From the outset, Ry Russo-Young’s Nobody Walks surges with sexuality. New York artist Martine (Olivia Thirlby in a cute pixie haircut) flies to Los Angeles to work on her experimental film and gets pulled into a hot make-out session before she even gets out of the parking lot. Turns out her partner is the guy she happened to sit next to on the plane. He’s giving her a ride, and although she doesn’t go all the way, it’s like she thinks—or he thinks, or they both think—that she owes him something, and sex is her currency.
In L.A., Martine is working and staying with a friend of a friend, Peter (John Kraskinski), a sound engineer with a home studio in golden-hued Silver Lake. Martine moves into the pool house, and they get to work recording the sounds of lemons being squeezed, Coke cans being opened and matches being lit—all filmed in intimate close-up—for the soundtrack of her artsy black-and-white nature film featuring scorpions. Instantly, Peter is drawn to her talent, her charm, her youth.
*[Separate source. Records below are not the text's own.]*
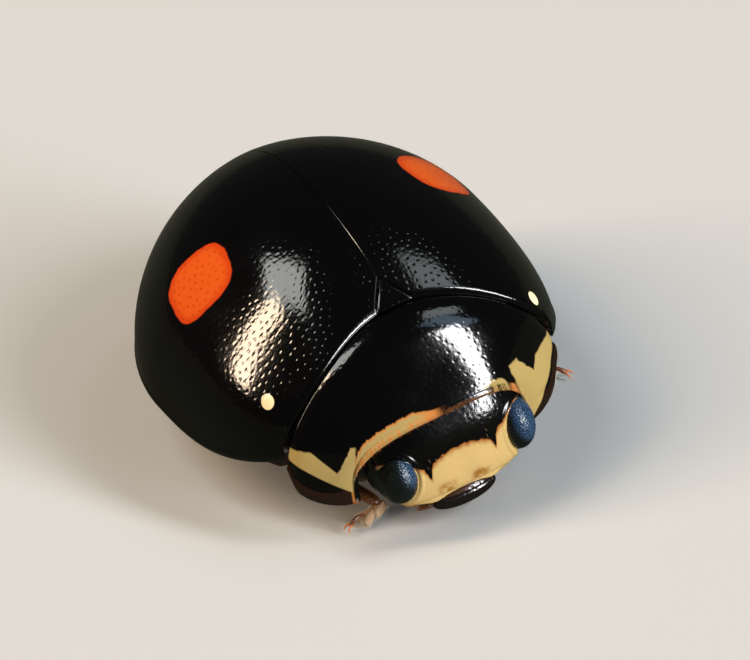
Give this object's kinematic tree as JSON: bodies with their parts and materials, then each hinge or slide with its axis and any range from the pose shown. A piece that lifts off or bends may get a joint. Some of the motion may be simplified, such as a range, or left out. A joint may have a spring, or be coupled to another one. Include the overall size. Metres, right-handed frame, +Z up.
{
  "type": "ladybird",
  "caption": "Life-size still ladybird: domed black wing cases with an orange-red spot each, cream face and collar marks, standing on six feet.",
  "frame": {"origin": "on the floor under the middle of the body's outline as seen from above", "axes": "+Z up, the head faces -Y, the beetle's left side is +X"},
  "size_m": [0.0032, 0.0038, 0.0021],
  "materials": {
    "wing_case": "polished black shell with fine pits and one orange-red spot",
    "pronotum": "polished black shell, cream sides and front border",
    "scutellum": "polished black shell",
    "head": "black crown with fine pits, cream face",
    "eye": "dark facets with a blue-green sheen",
    "mouthparts": "dark brown, glossy",
    "feeler": "brown with fine hairs",
    "underside": "brownish black plates with fine pits and hairs",
    "leg": "orange-brown with fine hairs"
  },
  "bodies": {
    "root": {"elytron_left": "wing_case", "elytron_right": "wing_case", "scutellum": "scutellum", "pronotum": "pronotum", "head": "head", "eye_left": "eye", "eye_right": "eye", "labrum": "mouthparts", "palp_left": "mouthparts", "palp_right": "mouthparts", "antenna_left": "feeler", "antenna_right": "feeler", "prosternum": "underside", "thorax": "underside", "abdomen": "underside", "femur_front_left": "leg", "tibia_front_left": "leg", "tarsus_front_left": "leg", "femur_front_right": "leg", "tibia_front_right": "leg", "tarsus_front_right": "leg", "femur_middle_left": "leg", "tibia_middle_left": "leg", "tarsus_middle_left": "leg", "femur_middle_right": "leg", "tibia_middle_right": "leg", "tarsus_middle_right": "leg", "femur_hind_left": "leg", "tibia_hind_left": "leg", "tarsus_hind_left": "leg", "femur_hind_right": "leg", "tibia_hind_right": "leg", "tarsus_hind_right": "leg"}
  },
  "joints": []
}
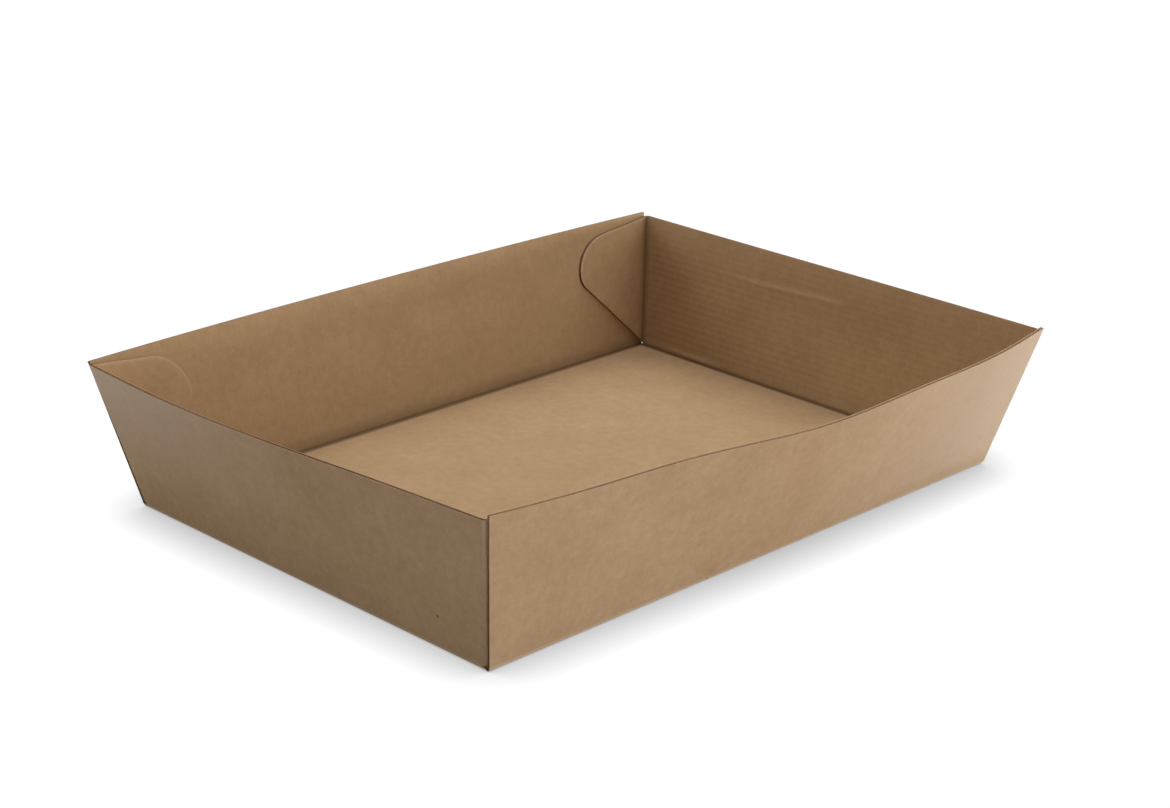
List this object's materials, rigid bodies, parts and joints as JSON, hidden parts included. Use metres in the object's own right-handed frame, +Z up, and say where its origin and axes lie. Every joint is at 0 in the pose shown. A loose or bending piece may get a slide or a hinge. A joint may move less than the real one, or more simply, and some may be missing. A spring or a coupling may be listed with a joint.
{
  "type": "cardboard tray box",
  "caption": "Open rectangular tray folded from brown corrugated board, with splayed, slightly bowed walls and rounded corner tabs glued inside the long walls.",
  "frame": {"origin": "Centre of the bounding box, on the ground under the flat floor.", "axes": "X runs along the tray's length, Y across it, Z up out of the open top."},
  "size_m": [0.3666, 0.2784, 0.0723],
  "materials": {
    "board": "matte"
  },
  "bodies": {
    "root": {"tray": "board"}
  },
  "joints": []
}
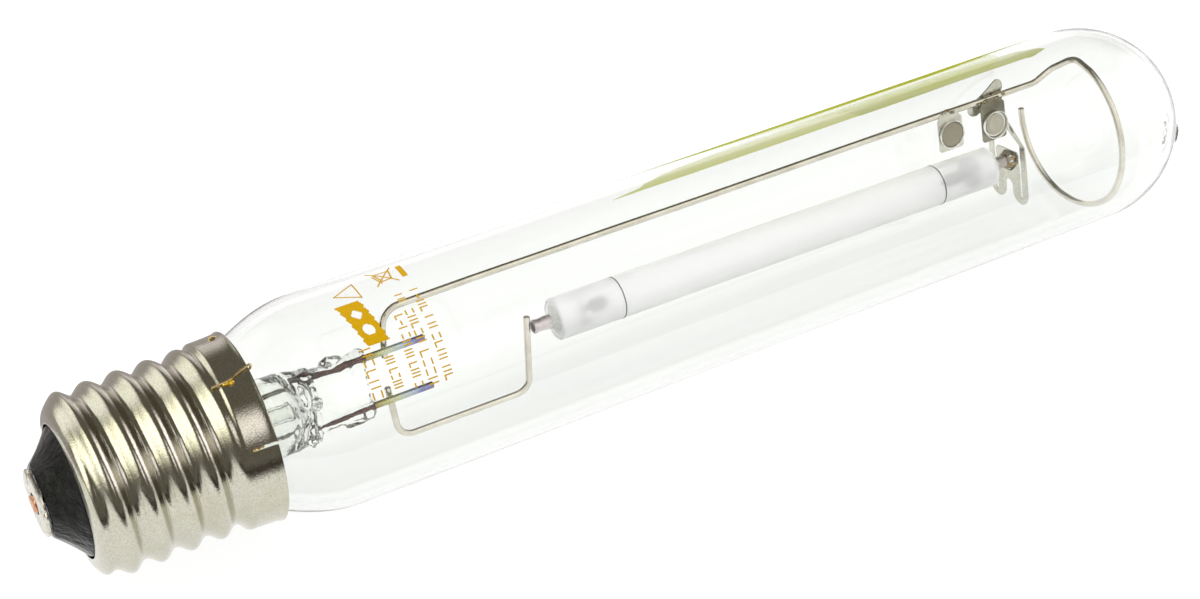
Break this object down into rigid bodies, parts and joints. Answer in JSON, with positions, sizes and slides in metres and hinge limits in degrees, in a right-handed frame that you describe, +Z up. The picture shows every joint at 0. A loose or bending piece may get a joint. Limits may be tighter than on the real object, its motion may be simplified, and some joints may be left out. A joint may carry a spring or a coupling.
{
  "type": "high-pressure sodium grow lamp",
  "caption": "Clear tubular high-pressure sodium grow lamp with a large screw cap: ceramic arc tube, wire frame, getters and spring ring inside a glass bulb.",
  "frame": {"origin": "centre of the cap's centre contact, on its outer flat face", "axes": "+X along the lamp's axis from the contact to the dome; +Z up with the lamp lying level; the electrode frame's long wire is on the +Z side, turned 17 degrees about X towards +Y"},
  "size_m": [0.2809, 0.046, 0.046],
  "materials": {
    "nickel_plated_shell": "nickel plated brass, semi-bright, faint drawing marks",
    "contact_plate": "nickel plated brass plate, light scuffs",
    "solder": "coppery soldered lead end",
    "weld_bead": "small yellow weld bead",
    "brass": "bright brass wire and tabs",
    "black_glass": "glossy black cap glass with flow marks",
    "clear_glass": "clear hard glass, faint green edge",
    "stem_glass": "clear stem glass, lumpy at the press",
    "lead_wire": "drawn nickel wire, dull",
    "tinted_tungsten": "tungsten rod with gold to blue heat tint, brown in the glass",
    "frame_wire": "bright drawn nickel-plated steel wire",
    "frame_sheet": "bright nickel sheet with dark welds",
    "alumina": "translucent sintered alumina",
    "alumina_plug": "white sintered alumina plug",
    "niobium": "violet-grey niobium",
    "sealing_frit": "glassy sealing frit",
    "tungsten": "dark emitter-coated tungsten",
    "antenna_tungsten": "thin dark sintered line",
    "getter_alloy": "pressed grey barium alloy powder",
    "sodium_amalgam": "silvery amalgam"
  },
  "bodies": {
    "root": {"amalgam_pill": "sodium_amalgam", "arc_tube": "alumina", "cap_insulator": "black_glass", "centre_contact": "contact_plate", "centre_lead_wire": "lead_wire", "contact_solder": "solder", "electrode_coil_base": "tungsten", "electrode_coil_dome": "tungsten", "electrode_rod_base": "tungsten", "electrode_rod_dome": "tungsten", "end_plug_base": "alumina_plug", "end_plug_dome": "alumina_plug", "exhaust_tube": "stem_glass", "flex_connector": "frame_sheet", "frame_clip": "frame_sheet", "frame_wire_long": "frame_wire", "frame_wire_short": "frame_wire", "getter_cup_1": "frame_sheet", "getter_cup_2": "frame_sheet", "getter_fill_1": "getter_alloy", "getter_fill_2": "getter_alloy", "getter_plate_1": "frame_sheet", "getter_plate_2": "frame_sheet", "ignition_antenna": "antenna_tungsten", "lead_in_rod_lower": "tinted_tungsten", "lead_in_rod_upper": "tinted_tungsten", "neck_lock_tab_1": "brass", "neck_lock_tab_2": "brass", "niobium_tube_base": "niobium", "niobium_tube_dome": "niobium", "outer_bulb": "clear_glass", "screw_shell": "nickel_plated_shell", "seal_frit_base": "sealing_frit", "seal_frit_dome": "sealing_frit", "side_contact_weld": "weld_bead", "side_contact_wire": "brass", "side_lead_wire": "lead_wire", "stem_glass": "stem_glass"}
  },
  "joints": []
}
Theirs isn’t the only illicit attraction. Peter’s wife Julie (Rosemarie DeWitt), a therapist, fends off the advances of a patient (Justin Kirk) while her teenage daughter Kolt (India Ennenga) navigates the treacherous waters of her own burgeoning sexuality. Crushing on Peter’s assistant David (Rhys Wakefield), she watches helplessly as he inevitably hooks up with Martine while Kolt’s nerdy friend Avi (Sam Lerner) patiently waits for her to return his affection. Not even Peter and Julie’s young son Dusty (Mason Welch) can escape the sexually charged atmosphere as he places a curious hand on Martin’s bare leg.